Ramona is the daughter of an indigenous woman and a Scottish man, living on a large ranchero in southern California in the early 19th Century. She falls in love with Alessandro, but must run away with him because her aunt can’t stand the fact that he is an Indian.
Alessandro progressively loses his land and his sheep, as Americans move into the area. Her story is somewhat based on the changing fortunes of a Tongva woman named Victoria Reid who was educated at Mission San Gabriel.
This beautifully told and romantic story thrilled me when I first moved into the Los Angeles area. It is celebrated as a pageant every year in Hemet, California.
2 authors picked Ramona as one of their favorite books, and they share why you should read it.

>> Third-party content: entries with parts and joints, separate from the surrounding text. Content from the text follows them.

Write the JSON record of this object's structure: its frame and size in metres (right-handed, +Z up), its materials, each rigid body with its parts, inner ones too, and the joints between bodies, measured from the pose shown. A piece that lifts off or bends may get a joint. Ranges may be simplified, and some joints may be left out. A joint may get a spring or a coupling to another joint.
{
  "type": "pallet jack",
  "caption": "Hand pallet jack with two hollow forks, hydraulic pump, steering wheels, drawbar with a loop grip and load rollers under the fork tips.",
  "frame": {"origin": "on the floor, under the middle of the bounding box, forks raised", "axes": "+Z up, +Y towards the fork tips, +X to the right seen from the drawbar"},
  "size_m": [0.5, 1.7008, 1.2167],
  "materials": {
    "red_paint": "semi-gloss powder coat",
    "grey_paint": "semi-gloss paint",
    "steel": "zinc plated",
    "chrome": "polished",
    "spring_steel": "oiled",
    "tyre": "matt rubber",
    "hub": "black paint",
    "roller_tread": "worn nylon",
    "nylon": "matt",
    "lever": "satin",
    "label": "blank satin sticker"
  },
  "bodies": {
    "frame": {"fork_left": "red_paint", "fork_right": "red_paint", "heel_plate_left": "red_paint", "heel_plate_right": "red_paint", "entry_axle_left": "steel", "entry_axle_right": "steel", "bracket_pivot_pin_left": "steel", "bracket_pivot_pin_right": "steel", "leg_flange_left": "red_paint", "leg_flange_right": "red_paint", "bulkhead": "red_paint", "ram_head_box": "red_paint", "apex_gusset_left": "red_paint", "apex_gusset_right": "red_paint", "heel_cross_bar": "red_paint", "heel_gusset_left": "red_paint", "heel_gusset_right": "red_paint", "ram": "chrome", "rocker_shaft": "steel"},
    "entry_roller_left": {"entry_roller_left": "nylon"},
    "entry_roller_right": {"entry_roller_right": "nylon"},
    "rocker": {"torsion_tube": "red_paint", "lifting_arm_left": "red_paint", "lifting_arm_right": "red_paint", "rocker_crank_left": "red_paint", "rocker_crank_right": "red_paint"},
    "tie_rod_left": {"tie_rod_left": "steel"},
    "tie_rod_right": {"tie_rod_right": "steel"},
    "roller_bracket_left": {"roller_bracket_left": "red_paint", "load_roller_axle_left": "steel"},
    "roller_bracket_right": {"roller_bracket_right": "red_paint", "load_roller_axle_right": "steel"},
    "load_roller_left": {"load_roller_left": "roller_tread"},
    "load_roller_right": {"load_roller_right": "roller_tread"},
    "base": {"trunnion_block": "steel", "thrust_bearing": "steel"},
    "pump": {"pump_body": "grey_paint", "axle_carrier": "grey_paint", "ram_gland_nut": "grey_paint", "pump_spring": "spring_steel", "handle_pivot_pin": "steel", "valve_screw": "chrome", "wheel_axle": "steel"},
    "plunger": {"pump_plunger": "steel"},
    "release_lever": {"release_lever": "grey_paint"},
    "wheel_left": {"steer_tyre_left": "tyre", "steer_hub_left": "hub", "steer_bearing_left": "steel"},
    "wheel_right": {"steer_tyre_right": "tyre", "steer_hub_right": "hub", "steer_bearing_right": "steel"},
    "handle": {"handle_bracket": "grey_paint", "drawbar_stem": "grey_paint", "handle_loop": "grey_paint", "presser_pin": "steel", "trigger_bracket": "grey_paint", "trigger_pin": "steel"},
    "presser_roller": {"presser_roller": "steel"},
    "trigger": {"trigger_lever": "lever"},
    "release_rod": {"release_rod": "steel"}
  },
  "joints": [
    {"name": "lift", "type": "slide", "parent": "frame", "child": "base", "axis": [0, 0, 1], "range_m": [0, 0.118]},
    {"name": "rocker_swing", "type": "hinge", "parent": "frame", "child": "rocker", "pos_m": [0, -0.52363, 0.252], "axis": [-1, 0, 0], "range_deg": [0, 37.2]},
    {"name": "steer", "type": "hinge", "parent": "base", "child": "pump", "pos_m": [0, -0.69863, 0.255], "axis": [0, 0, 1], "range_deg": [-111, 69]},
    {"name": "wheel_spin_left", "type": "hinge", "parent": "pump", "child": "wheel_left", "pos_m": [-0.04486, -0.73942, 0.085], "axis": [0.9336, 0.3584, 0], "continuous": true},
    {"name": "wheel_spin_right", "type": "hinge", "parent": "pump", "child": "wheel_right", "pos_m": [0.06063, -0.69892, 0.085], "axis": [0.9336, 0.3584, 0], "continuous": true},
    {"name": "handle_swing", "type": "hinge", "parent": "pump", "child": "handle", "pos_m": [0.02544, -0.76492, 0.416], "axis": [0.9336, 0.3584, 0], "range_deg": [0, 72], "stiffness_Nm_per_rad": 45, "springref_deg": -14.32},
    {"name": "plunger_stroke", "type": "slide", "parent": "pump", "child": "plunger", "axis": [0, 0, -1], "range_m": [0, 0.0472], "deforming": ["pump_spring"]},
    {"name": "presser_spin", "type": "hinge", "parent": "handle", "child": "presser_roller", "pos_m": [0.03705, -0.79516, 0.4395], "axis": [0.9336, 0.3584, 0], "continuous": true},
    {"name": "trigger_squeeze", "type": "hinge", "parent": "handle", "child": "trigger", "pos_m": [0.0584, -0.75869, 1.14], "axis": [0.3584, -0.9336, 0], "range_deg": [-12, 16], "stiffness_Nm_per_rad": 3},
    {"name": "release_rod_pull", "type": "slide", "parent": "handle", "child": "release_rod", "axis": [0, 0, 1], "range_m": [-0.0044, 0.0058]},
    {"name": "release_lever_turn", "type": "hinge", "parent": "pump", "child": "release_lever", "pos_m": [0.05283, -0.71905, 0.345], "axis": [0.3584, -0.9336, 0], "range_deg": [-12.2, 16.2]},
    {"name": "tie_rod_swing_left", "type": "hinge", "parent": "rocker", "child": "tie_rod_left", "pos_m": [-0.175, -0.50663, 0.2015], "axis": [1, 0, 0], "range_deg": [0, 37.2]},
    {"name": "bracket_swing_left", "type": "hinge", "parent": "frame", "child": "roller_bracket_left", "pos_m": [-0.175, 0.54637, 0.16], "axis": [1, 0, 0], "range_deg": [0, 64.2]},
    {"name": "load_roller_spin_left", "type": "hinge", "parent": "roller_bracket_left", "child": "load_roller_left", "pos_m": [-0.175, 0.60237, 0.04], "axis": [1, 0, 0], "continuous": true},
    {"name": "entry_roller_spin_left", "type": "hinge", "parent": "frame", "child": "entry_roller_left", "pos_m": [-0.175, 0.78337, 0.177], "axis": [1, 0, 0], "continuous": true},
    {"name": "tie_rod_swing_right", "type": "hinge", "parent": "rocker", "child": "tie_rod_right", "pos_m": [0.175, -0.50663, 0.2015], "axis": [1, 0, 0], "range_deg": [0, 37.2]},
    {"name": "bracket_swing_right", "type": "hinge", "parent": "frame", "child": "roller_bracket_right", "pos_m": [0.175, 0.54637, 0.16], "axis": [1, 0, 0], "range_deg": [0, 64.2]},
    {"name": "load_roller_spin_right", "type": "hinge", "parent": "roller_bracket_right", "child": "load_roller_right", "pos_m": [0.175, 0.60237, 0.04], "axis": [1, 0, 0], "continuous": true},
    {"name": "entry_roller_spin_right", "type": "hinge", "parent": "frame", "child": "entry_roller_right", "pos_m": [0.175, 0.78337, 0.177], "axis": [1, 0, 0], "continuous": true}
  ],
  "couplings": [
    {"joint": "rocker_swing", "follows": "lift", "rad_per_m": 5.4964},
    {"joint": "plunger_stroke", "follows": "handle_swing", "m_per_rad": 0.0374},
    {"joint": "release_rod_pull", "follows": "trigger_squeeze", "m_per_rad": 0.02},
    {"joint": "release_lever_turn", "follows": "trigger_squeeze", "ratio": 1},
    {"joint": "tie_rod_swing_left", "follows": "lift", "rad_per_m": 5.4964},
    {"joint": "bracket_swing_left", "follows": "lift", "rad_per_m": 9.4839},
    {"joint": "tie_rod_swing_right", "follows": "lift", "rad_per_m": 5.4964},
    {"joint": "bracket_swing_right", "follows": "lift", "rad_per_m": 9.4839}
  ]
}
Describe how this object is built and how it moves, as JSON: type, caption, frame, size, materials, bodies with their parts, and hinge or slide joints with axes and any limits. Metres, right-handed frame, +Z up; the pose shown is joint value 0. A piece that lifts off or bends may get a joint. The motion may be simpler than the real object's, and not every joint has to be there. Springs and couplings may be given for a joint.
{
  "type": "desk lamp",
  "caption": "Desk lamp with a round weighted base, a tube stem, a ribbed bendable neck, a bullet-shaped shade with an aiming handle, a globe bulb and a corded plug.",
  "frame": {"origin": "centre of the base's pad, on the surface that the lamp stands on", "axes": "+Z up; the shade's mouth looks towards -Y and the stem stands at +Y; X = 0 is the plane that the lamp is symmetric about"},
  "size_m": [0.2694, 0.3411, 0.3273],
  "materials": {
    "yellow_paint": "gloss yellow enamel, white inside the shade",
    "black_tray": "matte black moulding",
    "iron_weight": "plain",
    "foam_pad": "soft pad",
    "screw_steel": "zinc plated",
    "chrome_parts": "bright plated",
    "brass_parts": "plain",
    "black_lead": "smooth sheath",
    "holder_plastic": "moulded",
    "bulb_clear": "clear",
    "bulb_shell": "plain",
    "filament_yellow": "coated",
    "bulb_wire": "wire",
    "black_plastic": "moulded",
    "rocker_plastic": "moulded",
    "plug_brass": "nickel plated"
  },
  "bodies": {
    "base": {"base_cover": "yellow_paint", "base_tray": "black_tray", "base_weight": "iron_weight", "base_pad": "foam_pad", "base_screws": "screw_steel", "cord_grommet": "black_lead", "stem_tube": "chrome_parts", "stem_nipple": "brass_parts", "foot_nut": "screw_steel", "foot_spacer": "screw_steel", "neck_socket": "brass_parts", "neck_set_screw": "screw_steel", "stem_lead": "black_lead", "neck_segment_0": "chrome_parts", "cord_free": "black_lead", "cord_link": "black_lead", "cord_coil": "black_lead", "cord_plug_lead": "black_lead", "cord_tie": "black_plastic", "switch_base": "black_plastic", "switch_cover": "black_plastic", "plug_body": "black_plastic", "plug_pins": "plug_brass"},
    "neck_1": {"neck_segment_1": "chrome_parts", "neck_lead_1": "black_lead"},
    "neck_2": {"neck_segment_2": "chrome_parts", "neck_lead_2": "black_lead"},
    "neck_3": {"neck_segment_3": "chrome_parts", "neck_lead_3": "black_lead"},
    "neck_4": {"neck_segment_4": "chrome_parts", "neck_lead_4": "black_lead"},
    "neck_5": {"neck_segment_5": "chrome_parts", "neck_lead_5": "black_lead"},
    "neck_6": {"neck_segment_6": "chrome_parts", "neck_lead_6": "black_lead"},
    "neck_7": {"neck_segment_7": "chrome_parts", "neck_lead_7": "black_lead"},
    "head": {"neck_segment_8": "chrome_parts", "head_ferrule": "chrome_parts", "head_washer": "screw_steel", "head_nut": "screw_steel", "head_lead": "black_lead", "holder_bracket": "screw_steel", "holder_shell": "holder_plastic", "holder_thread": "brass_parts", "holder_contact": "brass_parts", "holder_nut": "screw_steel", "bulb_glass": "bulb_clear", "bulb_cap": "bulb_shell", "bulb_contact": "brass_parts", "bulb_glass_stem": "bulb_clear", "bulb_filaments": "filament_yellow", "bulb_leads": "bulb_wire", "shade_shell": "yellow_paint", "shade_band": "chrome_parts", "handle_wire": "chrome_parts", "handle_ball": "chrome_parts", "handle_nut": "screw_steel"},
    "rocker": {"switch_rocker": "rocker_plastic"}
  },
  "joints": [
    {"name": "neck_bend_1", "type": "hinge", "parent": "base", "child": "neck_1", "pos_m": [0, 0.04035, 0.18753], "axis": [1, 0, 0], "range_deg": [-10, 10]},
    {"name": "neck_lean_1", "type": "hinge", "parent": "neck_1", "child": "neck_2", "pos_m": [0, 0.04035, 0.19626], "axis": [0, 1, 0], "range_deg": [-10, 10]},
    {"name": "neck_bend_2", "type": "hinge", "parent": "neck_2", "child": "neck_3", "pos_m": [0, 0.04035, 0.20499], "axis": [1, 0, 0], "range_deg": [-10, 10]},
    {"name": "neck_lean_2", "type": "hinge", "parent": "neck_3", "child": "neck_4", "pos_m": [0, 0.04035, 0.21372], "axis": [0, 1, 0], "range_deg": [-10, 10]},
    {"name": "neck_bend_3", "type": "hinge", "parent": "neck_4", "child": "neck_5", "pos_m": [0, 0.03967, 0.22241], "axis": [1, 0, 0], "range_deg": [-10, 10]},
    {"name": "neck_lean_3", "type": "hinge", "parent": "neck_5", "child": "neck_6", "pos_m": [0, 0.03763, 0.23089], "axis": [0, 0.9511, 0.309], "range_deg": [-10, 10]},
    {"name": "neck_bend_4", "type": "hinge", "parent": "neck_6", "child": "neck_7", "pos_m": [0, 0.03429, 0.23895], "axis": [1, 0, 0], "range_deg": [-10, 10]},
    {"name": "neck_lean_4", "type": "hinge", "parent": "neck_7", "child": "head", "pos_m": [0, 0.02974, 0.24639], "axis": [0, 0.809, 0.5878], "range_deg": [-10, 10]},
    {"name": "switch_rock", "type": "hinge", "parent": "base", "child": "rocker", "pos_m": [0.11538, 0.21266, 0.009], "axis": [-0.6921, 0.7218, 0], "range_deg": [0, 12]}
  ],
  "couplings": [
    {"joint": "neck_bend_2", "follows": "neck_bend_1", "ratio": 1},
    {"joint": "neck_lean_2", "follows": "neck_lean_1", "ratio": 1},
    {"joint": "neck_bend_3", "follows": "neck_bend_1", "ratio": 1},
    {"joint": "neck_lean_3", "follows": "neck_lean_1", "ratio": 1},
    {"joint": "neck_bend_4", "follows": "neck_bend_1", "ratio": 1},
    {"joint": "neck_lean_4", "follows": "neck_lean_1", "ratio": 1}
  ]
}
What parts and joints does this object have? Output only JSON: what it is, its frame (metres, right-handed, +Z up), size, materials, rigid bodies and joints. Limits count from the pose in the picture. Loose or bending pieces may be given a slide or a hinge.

Ramona (1884) is a novel by Helen Hunt Jackson. Inspired by her activism for the rights of Native Americans, Ramona is a story of racial discrimination, survival, and history set in California in the aftermath of the Mexican American War. Immensely popular upon publication, Ramona earned favorable comparisons to Harriet Beecher Stowe's Uncle Tom's Cabin and remains an influential sentimental novel to this day. Orphaned after the death of her foster mother, Ramona, a Scottish-Native American girl, is taken in by her reluctant foster aunt Senora Gonzaga Moreno. Early on, she experiences discrimination due to her mixed heritage and troubled…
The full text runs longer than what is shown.